Talen insists his troupe’s actions were in no way threatening. Although bank employees claimed the choir toads were shouting, “We are coming for you!” Billy says they were actually singing a song from the point of view of the toads and other threatened species, with the lyrics: “Humankind, we’re around you, we surround you.”

It’s the same song and dance that he and the Stop Shopping Choir have performed at scores of Chase branches and other banks across the U.S. and Europe. What perhaps made the response to this protest different, Talen says, was that this was a “wealth management” branch of Chase that caters to higher-income clientele.

Talen concedes he flamboyantly urged the bank customers, several of whom were in cubicles meeting with portfolio managers, to either withdraw their funds from Chase or use their leverage to change the bank’s investment priorities.

“It’s not a crime for a preacher to make someone cry,” observed Stecklow.

In fact, Luckett’s role in the demonstration, Talen says, was to pass out fliers and inform customers and employees, “This is a protest.”

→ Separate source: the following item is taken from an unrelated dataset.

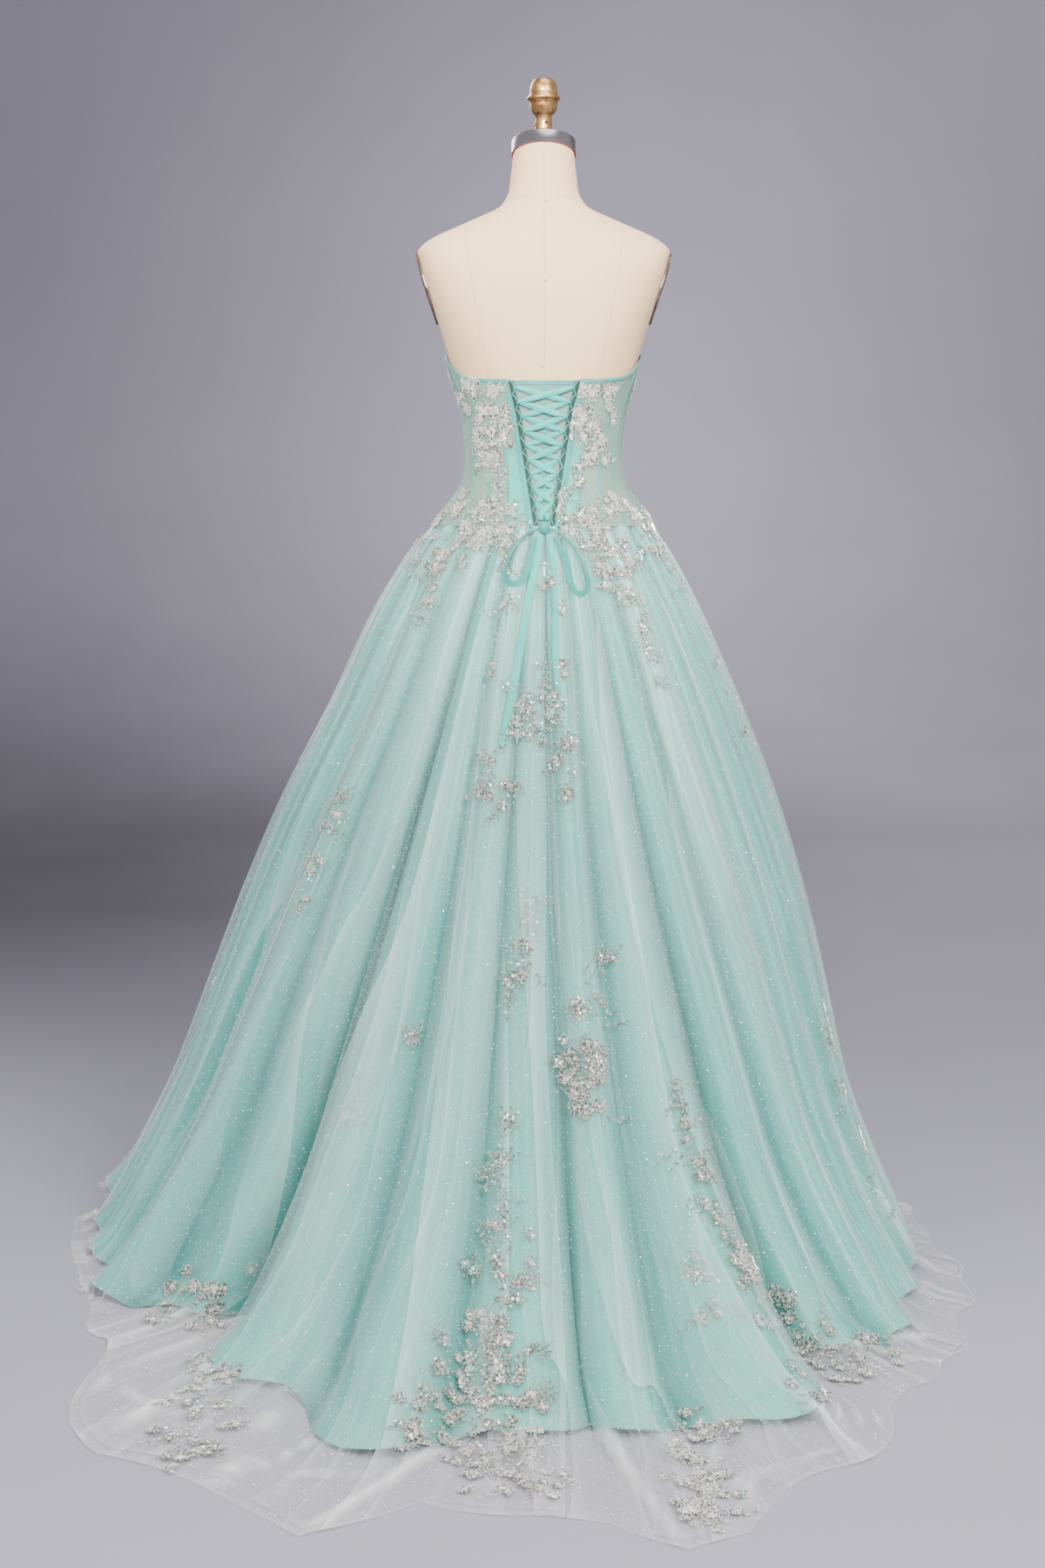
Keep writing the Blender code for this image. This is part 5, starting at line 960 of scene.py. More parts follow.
def mesh_finish(looks):
    """Sheer mesh, closer where a satin backing lies behind it; where the gap beside the lacing's loops lies behind it,
    closer and darkened with painted shade.
    """
    n = Nodes("mesh_fine_sheer")
    cloth = n.place("UV")
    cloudy = n.noise(n.place("Object"), 22.0, 3.0)
    sheer = n.ramp(cloudy, [(0.30, shade(looks.mesh, 0.90)), (0.75, shade(looks.mesh, 1.08))])
    backed, gap = n.mark("backed"), n.mark("gap")
    n.colour(n.mix(gap, n.mix(backed, sheer, shade(looks.satin, 1.05)), GAP_SHADE))
    n.put(Roughness=0.6, Sheen_Weight=0.2, Specular_IOR_Level=0.3)
    net = n.math("MULTIPLY", n.wave(cloth, 260.0, "X"), n.wave(cloth, 260.0, "Y"))
    sheer_alpha = n.math("SUBTRACT", 0.70, n.math("MULTIPLY", net, 0.12))
    alpha = n.math("ADD", sheer_alpha, n.math("MULTIPLY", n.math("MAXIMUM", backed, gap), 0.4), clamp=True)
    n.link(alpha, n.shader.inputs["Alpha"])
    n.bump(net, 0.0002, 0.4)
    return n.material


def canvas_finish(looks):
    """Woven canvas with the cover's middle, side, neck and princess seams."""
    n = Nodes("form_canvas_woven")
    colour = tuple(looks.canvas)
    place = n.place("Object")
    parts = n.add("ShaderNodeSeparateXYZ")
    n.link(place, parts.inputs[0])
    aside = n.math("ABSOLUTE", parts.outputs["X"])
    curve = n.add("ShaderNodeFloatCurve")
    points = curve.mapping.curves[0].points
    for _ in PRINCESS_ROWS[2:]:
        points.new(0.5, 0.5)
    for point, (z, reach) in zip(points, PRINCESS_ROWS):
        point.location = ((z - PRINCESS_FOOT) / PRINCESS_TALL, reach / PRINCESS_WIDE)
    curve.mapping.update()
    share = n.math("DIVIDE", n.math("SUBTRACT", parts.outputs["Z"], PRINCESS_FOOT), PRINCESS_TALL)
    n.link(share, curve.inputs["Value"])
    reach = n.math("MULTIPLY", curve.outputs["Value"], PRINCESS_WIDE)
    princess = n.math("ABSOLUTE", n.math("SUBTRACT", aside, reach))
    below = n.math("LESS_THAN", parts.outputs["Z"], PRINCESS_ROWS[-1][0])
    slope = n.math("ADD", n.math("MULTIPLY", parts.outputs["Y"], 0.10), NECK_SEAM)
    neck = n.math("ABSOLUTE", n.math("SUBTRACT", parts.outputs["Z"], slope))
    side = n.math("ABSOLUTE", parts.outputs["Y"])
    seam = n.math("SUBTRACT", 1.0, n.math("DIVIDE", aside, SEAM_HALF, clamp=True))
    for away, where in ((princess, below), (neck, None), (side, n.math("GREATER_THAN", aside, 0.05))):
        line = n.math("SUBTRACT", 1.0, n.math("DIVIDE", away, SEAM_HALF, clamp=True))
        if where is not None:
            line = n.math("MULTIPLY", line, where)
        seam = n.math("MAXIMUM", seam, line)
    cloudy = n.noise(place, 6.0, 5.0, 0.6)
    specks = n.noise(place, 420.0, 2.0)
    tone = n.blend(cloudy, 0.75, specks, 0.25)
    base = n.ramp(tone, [(0.30, shade(colour, 0.92)), (0.50, colour), (0.72, shade(colour, 1.06))])
    n.colour(n.mix(n.math("MULTIPLY", seam, 0.32), base, shade(colour, 0.5)))
    n.put(Roughness=0.9, Sheen_Weight=0.1, Specular_IOR_Level=0.25)
    warp = n.wave(n.place("Object", (1, 1, 0)), 230.0, "X")
    weft = n.wave(place, 230.0, "Z")
    weave = n.math("MULTIPLY", n.math("ADD", warp, weft), 0.30)
    n.bump(n.math("SUBTRACT", n.math("ADD", weave, specks), n.math("MULTIPLY", seam, 2.0)), 0.0004, 0.5)
    return n.material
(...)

With the threat of jail time over, Talen and Luckett and an exultant crowd of supporters gathered outside the courthouse for a press conference. They posed before giant puppets of the Statue of Liberty and the Scales of Justice, as members of the Stop Shopping Choir performed the Bill of Rights a cappella.

Talen vowed to continue his campaign targeting Chase as America’s leading “fossil fuel bank.”

Some may ask, Why single out Chase? According to BankTrack.org, the company is a leading underwriter of controversial mountaintop removal mining projects here in the U.S. and abroad, and is heavily invested in the Keystone XL pipeline, Canadian tar sands extraction, and the construction of new coal power plants around the world — though it’s a bit of a leap to tie Chase to the demise of the golden toad.

“We’re losing ecosystems. We’re losing species every day,” Talen warned, before getting into a cab to take his young daughter to preschool.